A: No, the Collection Appeals Program is specifically for certain collection actions taken or proposed by the IRS, such as the filing of a federal tax lien, the issuance of a notice of levy, or the termination of an installment agreement.
Q2: What is the typical timeframe for a Collection Appeals Program decision?
A: CAP cases are generally resolved relatively quickly by the Office of Appeals, often much faster than other types of tax appeals. Taxpayers can typically expect to be contacted by an appeals officer within a few days of their request being processed.
Q3: Do I need to pay the tax liability before requesting a CAP appeal?
A: No, you do not need to pay the tax liability to request a CAP appeal. The Collection Appeals Program is designed to dispute the collection action itself, not necessarily the amount of tax owed. However, collection efforts by the IRS are generally not suspended during a CAP appeal.
Q4: Can I appeal a CAP decision to the Tax Court?
A: Generally, no. A decision made under the Collection Appeals Program is considered final and binding on both the taxpayer and the IRS. There is typically no further right to appeal a CAP decision to the Tax Court or any other court.
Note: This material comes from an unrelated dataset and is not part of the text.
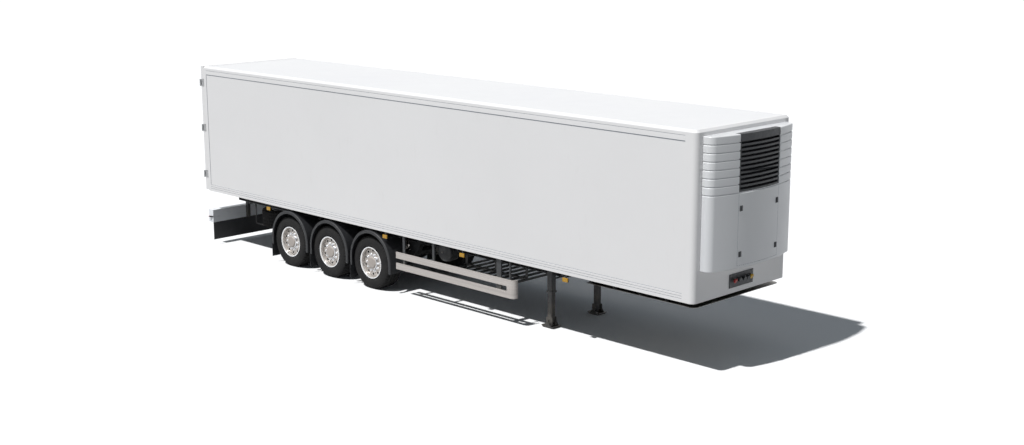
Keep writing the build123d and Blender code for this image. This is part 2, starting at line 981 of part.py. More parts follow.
# Mudguards, one over each wheel, with their flaps, on stays from the chassis beams

guard_z = tyre_radius + guard_raised


def guard_section(x, toward, z):
    # A mudguard's level section on its front side (toward = 1) or its rear side (-1).
    outline = (
        (guard_radius - guard_lip, guard_inner_y),
        (guard_radius, guard_inner_y),
        (guard_radius, side_y - guard_lip),
        (guard_radius - guard_lip, side_y),
        (guard_radius - guard_skirt, side_y),
        (guard_radius - guard_skirt, side_y - guard_sheet),
        (guard_radius - guard_lip - guard_sheet, side_y - guard_sheet),
        (guard_radius - guard_sheet, side_y - guard_lip - guard_sheet),
        (guard_radius - guard_sheet, guard_inner_y + guard_sheet),
        (guard_radius - guard_lip, guard_inner_y + guard_sheet),
    )
    with BuildSketch(Plane.XY.offset(z)) as section:
        Polygon(*((x + toward * reach, y) for reach, y in outline), align=None)
    return section.sketch


for sign, name in ((1, "left"), (-1, "right")):
    with BuildPart() as mudguards:
        for axle_x in axle_places:
            x = axle_x + guard_ahead
            # Half round over the wheel, then straight down at each end
            add(guard_section(x, 1, guard_z))
            revolve(axis=Axis((x, 0, guard_z), (0, -1, 0)), revolution_arc=180)
            for toward in (1, -1):
                add(guard_section(x, toward, guard_end_height))
                extrude(amount=guard_z - guard_end_height)
            block(
                (x - guard_radius, x - guard_radius + flap_thick),
                (guard_inner_y, side_y),
                (flap_low, guard_end_height),
            )
        if sign < 0:
            mirror(about=Plane.XZ)
            split(bisect_by=Plane.XZ, keep=Keep.TOP)
    write(mudguards, f"mudguards_{name}")

with BuildPart() as mudguard_stays:
    reach = guard_radius - guard_lip - seat_gap - stay_radius
    for axle_x in axle_places:
        for angle in stay_angles:
            stay_x = axle_x + guard_ahead + reach * cos(radians(angle))
            stay_z = guard_z + reach * sin(radians(angle))
            with BuildSketch(side_plane(side_y - stay_inset)):
                with Locations((stay_x, stay_z)):
                    Circle(stay_radius)
            extrude(amount=side_y - stay_inset - beam_offset - beam_web / 2)
    mirror(about=Plane.XZ)
write(mudguard_stays, "mudguard_stays")

# Rear bumper on two posts from a tie between the beams, its lamps and the flap below it

bumper_back = rear - bumper_reach
bumper_front = bumper_back + bumper_depth

with BuildPart() as rear_bumper:
    block((bumper_back, bumper_front), (-bumper_half, bumper_half), (bumper_low, bumper_high))
    block(
        (bumper_back + bumper_sheet, bumper_front - bumper_sheet),
        (bumper_sheet - bumper_half, bumper_half - bumper_sheet),
        (bumper_low + bumper_sheet, bumper_high - bumper_sheet),
        mode=Mode.SUBTRACT,
    )
write(rear_bumper, "rear_bumper")

with BuildPart() as bumper_posts:
    depth, width = bumper_post
    tie_low = beam_bottom + beam_flange_thick
    web_inner = beam_offset - beam_web / 2
    for y in both_sides((bumper_post_place - width / 2, bumper_post_place + width / 2)):
        block((bumper_front, bumper_front + depth), y, (bumper_low, tie_low))
    block(
        (rear + beam_rear + beam_flange_thick, bumper_front + depth),
        (-web_inner, web_inner),
        (tie_low, tie_low + rear_tie_height),
    )
write(bumper_posts, "bumper_posts")

with BuildPart() as spray_flap:
    block(
        (bumper_front - flap_thick, bumper_front),
        (-bumper_half, bumper_half),
        (spray_flap_low, bumper_low),
    )
write(spray_flap, "spray_flap")

with BuildPart() as rear_lamps:
    lamp_low = (bumper_low + bumper_high - rear_lamp_height) / 2
    lamp_inner = rear_lamp_place - rear_lamp_width / 2
    for y in both_sides((lamp_inner, lamp_inner + rear_lamp_width)):
        block(
            (bumper_back - rear_lamp_proud, bumper_back),
            y,
            (lamp_low, lamp_low + rear_lamp_height),
        )
    # Marker lamps on short rubber arms at the bumper's ends
    for sign in (1, -1):
        with BuildSketch(Plane.XY.offset(stalk_height)):
            Polygon(
                (bumper_front, sign * bumper_half),
                (bumper_front - stalk_root, sign * bumper_half),
                (rear - stalk_reach, sign * (side_y - stalk_lamp)),
                (rear - stalk_reach, sign * side_y),
                (rear - stalk_reach + stalk_lamp, sign * side_y),
                align=None,
            )
        extrude(amount=stalk_thick)
write(rear_lamps, "rear_lamps")

with BuildPart() as side_lamps:
    for x in side_lamp_places:
        length, depth, height = side_lamp
        block(
            (rear + x - length / 2, rear + x + length / 2),
            (side_y - depth, side_y),
            (side_lamp_low, side_lamp_low + height),
        )
        strap_width, strap_depth = side_lamp_strap
        block(
            (rear + x - strap_width / 2, rear + x + strap_width / 2),
            (side_y - depth, side_y - depth + strap_depth),
            (side_lamp_low + height, body_bottom),
        )
    mirror(about=Plane.XZ)
write(side_lamps, "side_lamps")

# Spare wheel's cradle: two bent rods under the tyre, hung from bars below the beams

cradle_low = spare_low - seat_gap - cradle_radius
bar_low = beam_bottom - cradle_bar

with BuildPart() as spare_cradle:
    for x in (cradle_rear, cradle_front):
        block(
            (rear + x - cradle_bar, rear + x + cradle_bar),
            (-beam_offset - beam_flange / 2, beam_offset + beam_flange / 2),
            (bar_low, beam_bottom),
        )
    rod_top_z = bar_low + cradle_bar / 2
    for y in (cradle_offset, -cradle_offset):
        with BuildLine() as rod_path:
            FilletPolyline(
                (rear + cradle_rear, y, rod_top_z),
                (rear + cradle_rear, y, cradle_low),
                (rear + cradle_front, y, cradle_low),
                (rear + cradle_front, y, rod_top_z),
                radius=cradle_bend,
            )
        with BuildSketch(Plane(origin=(rear + cradle_rear, y, rod_top_z), z_dir=(0, 0, -1))):
            Circle(cradle_radius)
        sweep(path=rod_path.wires()[0])
write(spare_cradle, "spare_cradle")

# Side guards: two rails that join in one sheet round the front, on dark posts

rail_inner_y = guard_rail_y - guard_rail_thick
rails_low = guard_rail_lows[0]
rails_top = guard_rail_lows[-1] + guard_rail
slot_low = rails_low + guard_rail

for sign, name in ((1, "left"), (-1, "right")):
    with BuildPart() as side_guard:
        with BuildSketch(Plane.XY.offset(rails_low)):
            with BuildLine():
                start = rear + guard_rear
                turn = rear + guard_straight_end
                centre = (turn, guard_rail_y - guard_return_radius)
                end_y = centre[1] - guard_return_straight
                inner_radius = guard_return_radius - guard_rail_thick
                Line((start, guard_rail_y), (turn, guard_rail_y))
                CenterArc(centre, guard_return_radius, 90, -90)
                Line((turn + guard_return_radius, centre[1]), (turn + guard_return_radius, end_y))
                Line((turn + guard_return_radius, end_y), (turn + inner_radius, end_y))
                Line((turn + inner_radius, end_y), (turn + inner_radius, centre[1]))
                CenterArc(centre, inner_radius, 0, 90)
                Line((turn, rail_inner_y), (start, rail_inner_y))
                Line((start, rail_inner_y), (start, guard_rail_y))
            make_face()
        extrude(amount=rails_top - rails_low)
        block(
            (start - 1, rear + guard_slot_end),
            (rail_inner_y - 1, guard_rail_y + 1),
            (slot_low, guard_rail_lows[-1]),
            mode=Mode.SUBTRACT,
        )
        if sign < 0:
            mirror(about=Plane.XZ)
            split(bisect_by=Plane.XZ, keep=Keep.TOP)
    write(side_guard, f"side_guard_{name}")

    with BuildPart() as guard_posts_one_side:
        for x, width, low in guard_posts:
            block(
                (rear + x - width / 2, rear + x + width / 2),
                sorted((sign * (rail_inner_y - guard_post_thick), sign * rail_inner_y)),
                (low, body_bottom),
            )
    write(guard_posts_one_side, f"guard_posts_{name}")

# Pallet rack of cross slats, hung from the beams

with BuildPart() as pallet_rack:
    slat_places = [rear + rack_first + rack_pitch * i for i in range(rack_slats)]
    bearer_half, bearer_height = rack_bearer[0] / 2, rack_bearer[1]
    hanger_half, hanger_thick = rack_hanger[0] / 2, rack_hanger[1]
    for x in slat_places:
        block(
            (x - slat_width / 2, x + slat_width / 2),
            (-slat_half, slat_half),
            (slat_low, slat_low + slat_thick),
        )
    for side in (1, -1):
        y = side * beam_offset
        block(
            (slat_places[0] - slat_width / 2, slat_places[-1] + slat_width / 2),
            (y - bearer_half, y + bearer_half),
            (slat_low, slat_low + bearer_height),
        )
        for x in (slat_places[0], slat_places[rack_slats // 2], slat_places[-1]):
            block(
                (x - hanger_half, x + hanger_half),
                (y - hanger_thick / 2, y + hanger_thick / 2),
                (slat_low + bearer_height, beam_bottom),
            )
write(pallet_rack, "pallet_rack")

# Landing legs: fixed outer tubes, and inner tubes that wind up and down in them

leg_y = leg_outer_y - leg_tube / 2
leg_x = rear + leg_place
leg_bore = leg_tube - 2 * leg_wall
inner_size = leg_bore - 2 * leg_slide_gap

with BuildPart() as leg_tubes:
    collar_thick, collar_height = leg_collar
    for y in (leg_y, -leg_y):
        with BuildSketch(Plane.XY.offset(leg_tube_low)):
            with Locations((leg_x, y)):
                Rectangle(leg_tube, leg_tube)
        extrude(amount=leg_tube_top - leg_tube_low)
        with BuildSketch(Plane.XY.offset(leg_tube_low)):
            with Locations((leg_x, y)):
                Rectangle(leg_tube + 2 * collar_thick, leg_tube + 2 * collar_thick)
        extrude(amount=collar_height)
        with BuildSketch(Plane.XY.offset(leg_tube_low)):
            with Locations((leg_x, y)):
                Rectangle(leg_bore, leg_bore)
        extrude(amount=leg_tube_top - leg_tube_low, mode=Mode.SUBTRACT)
    # Two plates from each tube to its beam's web
    for y in both_sides((beam_offset + beam_web / 2, leg_y - leg_tube / 2)):
        for x in (leg_x - leg_tube / 2, leg_x + leg_tube / 2 - leg_plate):
            block(
                (x, x + leg_plate),
                y,
                (beam_bottom + beam_flange_thick, body_bottom - beam_flange_thick),
            )
write(leg_tubes, "leg_tubes")

for sign, name in ((1, "left"), (-1, "right")):
    with BuildPart() as leg:
        with BuildSketch(Plane.XY.offset(leg_inner_low)):
            with Locations((leg_x, sign * leg_y)):
                Rectangle(inner_size, inner_size)
        extrude(amount=leg_inner_top - leg_inner_low)
        # Cheek plates on both sides of the tube's foot, on the shoe's pin
        plate_length, plate_height = foot_plate
        for side in (-1, 1):
            with BuildSketch(side_plane(sign * leg_y + side * (inner_size + leg_plate) / 2)):
                with Locations((leg_x, foot_low + plate_height / 2)):
                    RectangleRounded(plate_length, plate_height, foot_pin_radius)
                with Locations((leg_x, foot_hole_height)):
                    Circle(foot_pin_radius, mode=Mode.SUBTRACT)
            extrude(amount=leg_plate / 2, both=True)
        with BuildSketch(side_plane(sign * leg_y)):
            with Locations((leg_x, foot_low + foot_pin_radius)):
                Circle(foot_pin_radius)
        extrude(amount=shoe_width / 2 - shoe_thick, both=True)
        # The shoe: a pan with its ends turned up and its sides drawn up to the pin
        with BuildSketch(side_plane(sign * leg_y)):
            half = shoe_length / 2
            Polygon(
                (leg_x - half, shoe_rise),
                (leg_x - half + shoe_turn, 0),
                (leg_x + half - shoe_turn, 0),
                (leg_x + half, shoe_rise),
                (leg_x + half - shoe_thick, shoe_rise + shoe_thick / 2),
                (leg_x + half - shoe_turn - shoe_thick / 2, shoe_thick),
                (leg_x - half + shoe_turn + shoe_thick / 2, shoe_thick),
                (leg_x - half + shoe_thick, shoe_rise + shoe_thick / 2),
                align=None,
            )
        extrude(amount=shoe_width / 2, both=True)
        for side in (-1, 1):
            with BuildSketch(side_plane(sign * leg_y + side * (shoe_width - shoe_thick) / 2)):
                Polygon(
                    (leg_x - half + shoe_turn, 0),
                    (leg_x + half - shoe_turn, 0),
                    (leg_x + plate_length / 4, foot_low + 2 * foot_pin_radius),
                    (leg_x - plate_length / 4, foot_low + 2 * foot_pin_radius),
                    align=None,
                )
            extrude(amount=shoe_thick / 2, both=True)
    write(leg, f"leg_{name}")

with BuildPart() as leg_gear:
    # Cross shaft between the legs, and the gearbox with its folded crank on the left one
    inner_face = leg_y - leg_tube / 2
    with BuildSketch(side_plane(inner_face)):
        with Locations((leg_x, gear_shaft_height)):
            Circle(gear_shaft_radius)
    extrude(amount=2 * inner_face)
    length, depth, height = gearbox
    block(
        (leg_x - length / 2, leg_x + length / 2),
        (leg_outer_y, leg_outer_y + depth),
        (gear_shaft_height - height / 2, gear_shaft_height + height / 2),
    )
    chamfer(faces().sort_by(Axis.Y)[-1].edges(), crank_radius)
    crank_y = leg_outer_y + depth
    with BuildSketch(side_plane(crank_y + crank_offset)):
        with Locations((leg_x, gear_shaft_height)):
            Circle(crank_radius)
    extrude(amount=crank_offset + crank_radius)
    with BuildSketch(Plane.XY.offset(gear_shaft_height - crank_drop)):
        with Locations((leg_x, crank_y + crank_offset - crank_radius)):
            Circle(crank_radius)
    extrude(amount=crank_drop)
write(leg_gear, "leg_gear")

# Coupling panel low on the front wall

with BuildPart() as coupling_panel:
    block((body_front, body_front + panel_thick), (-panel_half, panel_half), (panel_low, panel_high))
write(coupling_panel, "coupling_panel")
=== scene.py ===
import json
from math import cos, pi, radians, sin, tau

import bmesh
import bpy
from mathutils import Matrix, Vector
from mathutils.bvhtree import BVHTree

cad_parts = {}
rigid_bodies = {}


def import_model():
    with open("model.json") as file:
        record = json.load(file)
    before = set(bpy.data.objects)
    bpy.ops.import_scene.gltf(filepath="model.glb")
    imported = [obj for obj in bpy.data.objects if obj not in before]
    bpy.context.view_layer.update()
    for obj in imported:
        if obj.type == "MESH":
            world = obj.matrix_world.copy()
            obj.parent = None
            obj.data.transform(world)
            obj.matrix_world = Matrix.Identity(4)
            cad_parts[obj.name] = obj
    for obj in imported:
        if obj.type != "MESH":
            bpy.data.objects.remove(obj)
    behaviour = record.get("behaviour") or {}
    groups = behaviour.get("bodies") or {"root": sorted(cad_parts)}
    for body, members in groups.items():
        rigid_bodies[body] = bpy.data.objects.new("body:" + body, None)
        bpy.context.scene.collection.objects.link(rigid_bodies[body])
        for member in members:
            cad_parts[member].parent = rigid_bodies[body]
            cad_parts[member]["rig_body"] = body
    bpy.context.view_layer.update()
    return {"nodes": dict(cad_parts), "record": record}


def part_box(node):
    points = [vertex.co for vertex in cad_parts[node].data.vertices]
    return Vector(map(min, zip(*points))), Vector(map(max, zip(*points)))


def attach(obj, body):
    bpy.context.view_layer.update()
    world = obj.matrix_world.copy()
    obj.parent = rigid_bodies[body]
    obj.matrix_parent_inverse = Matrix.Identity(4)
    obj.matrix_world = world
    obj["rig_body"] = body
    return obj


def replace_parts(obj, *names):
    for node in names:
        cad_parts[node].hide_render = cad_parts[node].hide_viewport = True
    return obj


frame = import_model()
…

Q5: What if I believe the IRS made a mistake in calculating my tax liability?
A: The Collection Appeals Program primarily addresses procedural errors or the appropriateness of a collection action, not the underlying tax return or tax liability calculation. If you believe there's an error in your tax assessment, other IRS processes like an audit reconsideration or submitting an offer in compromise might be more appropriate.